Martin opened with drills. We lined up and returned balls (forehand and backhand) to Martin, who was furiously hitting them at us. We then ran through obstacles on the sidelines and back and forth between opposite sides of the court. I was irrationally ecstatic to be back on the court and I threw myself into the drills with reckless abandon. I hit! I ran! I dove! When I found myself noticeably pooped, I looked at my watch. It was 10:10. Dear Lord, I still had 50 minutes to go. I then said a silent prayer of gratitude for the twelve other people who showed up, giving me longer to rest between shots.
Our first group competition was “Around the World” which involved hitting the ball inbounds and then running as fast as possible to the other side of the court. I actually won that competition, beating an 8-year-old kid in the finals. But that only fueled my delusional self-perception of youthfulness and invincibility.
We ended with some doubles drills, where Patti and I were partners. There was a competitive element (which always spurs me to stupidity) whereby victorious teams were dubbed “queens” or “kings” until knocked off their throne by another team. Fresh off my earlier “Around the World” victory, I took it upon myself to return a shot extremely well hit down the line on my side of the court. My immediate mental calculation had me easily reaching and returning the ball, thereby keeping our royal hopes alive. I lunged for the ball, suddenly realizing my body was not moving in sync with my brain or my calculations, and next thing I knew, my legs buckled and I went down in a heap, the most spectacular wipe-out of the class.
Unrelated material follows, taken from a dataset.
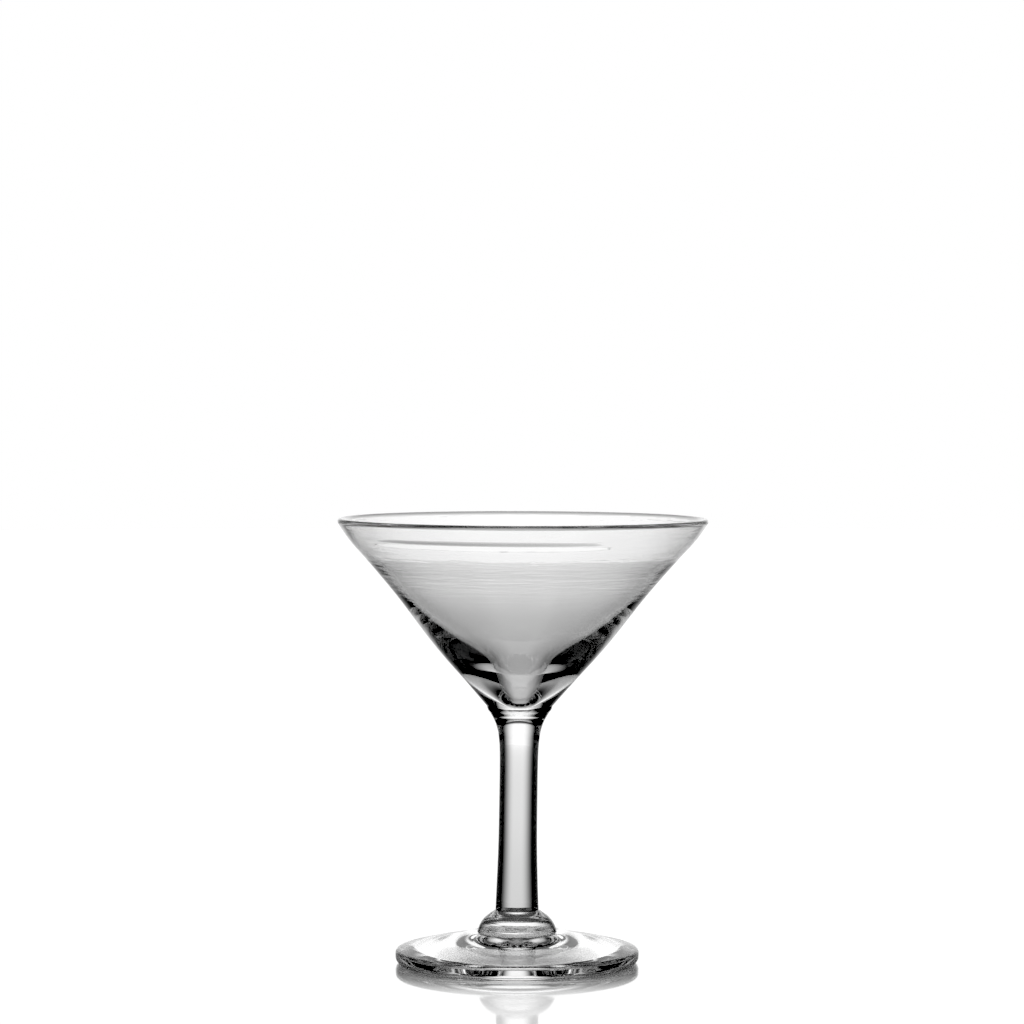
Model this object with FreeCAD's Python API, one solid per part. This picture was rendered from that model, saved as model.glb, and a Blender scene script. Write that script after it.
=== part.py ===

Fortunately, my only injury was to my ego (although I suspect Martin was secretly impressed with my hustle).
The next morning, Patti (who is older than I am, I should add) called to chat about our tennis lesson and what a blast it was. She said she was tired after class, but was not particularly sore. We talked about our lesson next week, and potentially adding some additional practice sessions.
What I didn’t tell Patti was that I was still in bed when she called, and that I could barely move. My right elbow was throbbing, and the thought of playing tennis again made my brain hurt.
Luckily, a few days later, my body has recovered. I returned to Sports Chalet and bought an elbow brace for my arm. And I think I learned a few lessons (other than tennis) last week:
I’m not twenty anymore (or thirty or forty, for that matter). I need to take things a little slower. I don’t need to win all the competitions. Diving for balls and running all out, all the time, is no longer in my best interests. In fact, it’s pretty senseless.
Warm up first. We sat there on the bench waiting for the class before us and then dove right in before warming up. I have thirty sore muscles to prove it.
Watch my form. My dad was my first tennis instructor, and he was a stickler for good form. I’m sure he was turning over in his grave last Thursday watching me make weird awkward shots with no attention to proper form and motion. I’m sure that’s one reason my elbow is already hurting, as sound practice and motion not only enhances my game but puts less stress on my body.
Have fun. In spite of all the follow-up pain, it was a joy getting back on the court. I’m hoping that, with some age-related adjustments to my game (cough, cough), I can continue to play for years to come, (my dad played into his eighties) and that Patti and I will be more Venus and Serena than Lucy and Ethel.